The plaintiff-turned-defendant claims he put his house up for sale to raise those funds but alleges that Bezos and de Becker quickly seized upon the fact of the listing to cause even more chaos in his life.

“So Mr. Sanchez, who did not have easy access to that much money, and whose career had been destroyed by Messrs. Bezos and de Becker’s false allegations, went about trying to put together $254,404.26 to pay the richest man in the world—an amount that Mr. Bezos makes about every 2 minutes,” the filing continues. “Among other things that Mr. Sanchez did was put his rental house in Los Angeles, located at 1279 Ozeta Terrace, Los Angeles, California, up for sale, under market value to secure a quick sale. It went under contract days later and is set to close on July 16, 2021. When Messrs. Bezos and de Becker learned that Ozeta Terrace was under contract, did they reach out to Mr. Sanchez’s counsel to see whether he would be in a position to pay the judgment after the house sold? No. Instead, on June 24, 2021, the plaintiffs filed this lawsuit falsely accusing Mr. Sanchez of fraud and wrongly put a ‘lis pendens’ on Ozeta Terrace, intentionally clouding title to the house and effectively preventing the sale from going through.”

In an email obtained by Law&Crime, Michael Sanchez attributes the latest Bezos-de Becker legal volley as a fit of pique in response to the Amazon founder being beaten into space by fellow billionaire Richard Branson.

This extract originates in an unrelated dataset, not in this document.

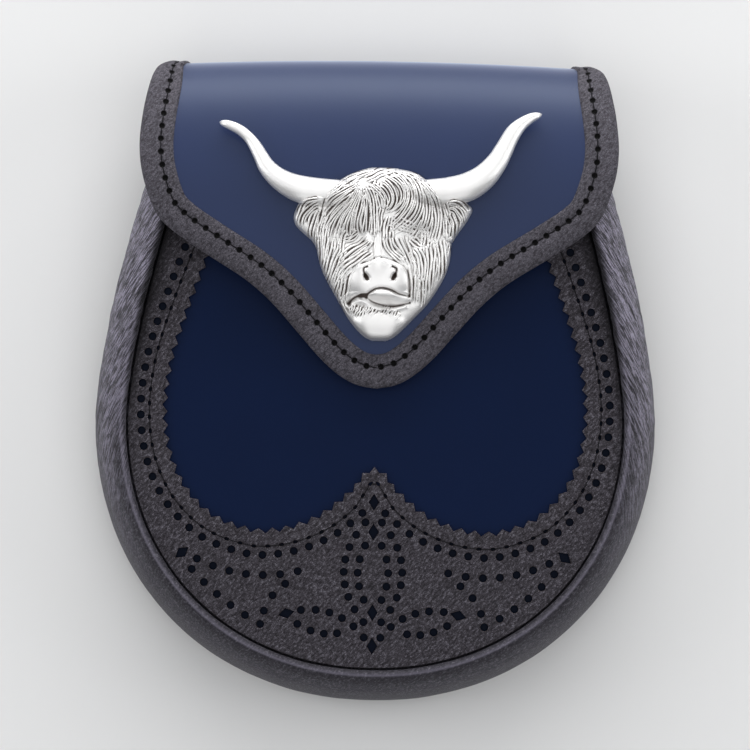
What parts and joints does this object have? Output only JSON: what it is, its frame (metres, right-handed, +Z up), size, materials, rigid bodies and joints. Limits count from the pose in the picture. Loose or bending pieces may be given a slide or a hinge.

“Bottom line: On Sunday, Richard Branson outflanked Jeff Bezos, stealing his thunder and ruining his long held dream of being the first billionaire in space,” Michael Sanchez wrote. “The fact that Elon Musk was there in Truth or Consequences, N.M., displaying class and dignity as Bezos’ ill-equipped PR team was sending whiny, bitter tweets – speaks volumes about both men. Consequences indeed.”